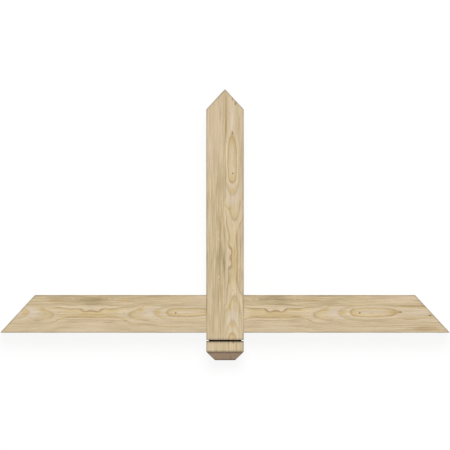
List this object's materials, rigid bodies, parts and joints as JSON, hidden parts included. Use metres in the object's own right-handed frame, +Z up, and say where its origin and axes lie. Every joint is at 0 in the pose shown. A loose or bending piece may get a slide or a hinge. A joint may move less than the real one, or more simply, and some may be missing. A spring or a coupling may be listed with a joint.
{
  "type": "timber gable bracket",
  "caption": "Rough-sawn timber gable bracket: a king post with ridge cuts and a slotted, chamfered foot, lapped flush across a level tie beam whose ends are cut on the roof pitch.",
  "frame": {"origin": "On the back face, the one that goes against the gable wall, where the centre lines of the post and the beam cross.", "axes": "+X runs along the tie beam to the right as seen from the front. +Y runs up the king post towards the ridge. +Z comes out of the front face, away from the wall. The part is stored lying flat on its back, so +Z is up."},
  "size_m": [1.8288, 1.1034, 0.1016],
  "materials": {
    "rough_sawn_timber": "rough sawn, unfinished"
  },
  "bodies": {
    "root": {"king_post": "rough_sawn_timber", "tie_beam": "rough_sawn_timber"}
  },
  "joints": []
}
....
• _Task goal_
Each line of the material must be restated exactly.

• _Solution_
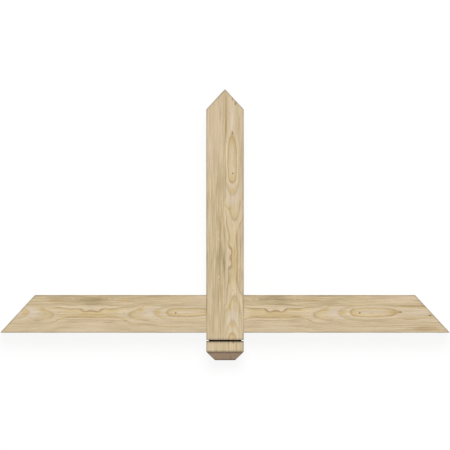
List this object's materials, rigid bodies, parts and joints as JSON, hidden parts included. Use metres in the object's own right-handed frame, +Z up, and say where its origin and axes lie. Every joint is at 0 in the pose shown. A loose or bending piece may get a slide or a hinge. A joint may move less than the real one, or more simply, and some may be missing. A spring or a coupling may be listed with a joint.
{
  "type": "timber gable bracket",
  "caption": "Rough-sawn timber gable bracket: a king post with ridge cuts and a slotted, chamfered foot, lapped flush across a level tie beam whose ends are cut on the roof pitch.",
  "frame": {"origin": "On the back face, the one that goes against the gable wall, where the centre lines of the post and the beam cross.", "axes": "+X runs along the tie beam to the right as seen from the front. +Y runs up the king post towards the ridge. +Z comes out of the front face, away from the wall. The part is stored lying flat on its back, so +Z is up."},
  "size_m": [1.8288, 1.1034, 0.1016],
  "materials": {
    "rough_sawn_timber": "rough sawn, unfinished"
  },
  "bodies": {
    "root": {"king_post": "rough_sawn_timber", "tie_beam": "rough_sawn_timber"}
  },
  "joints": []
}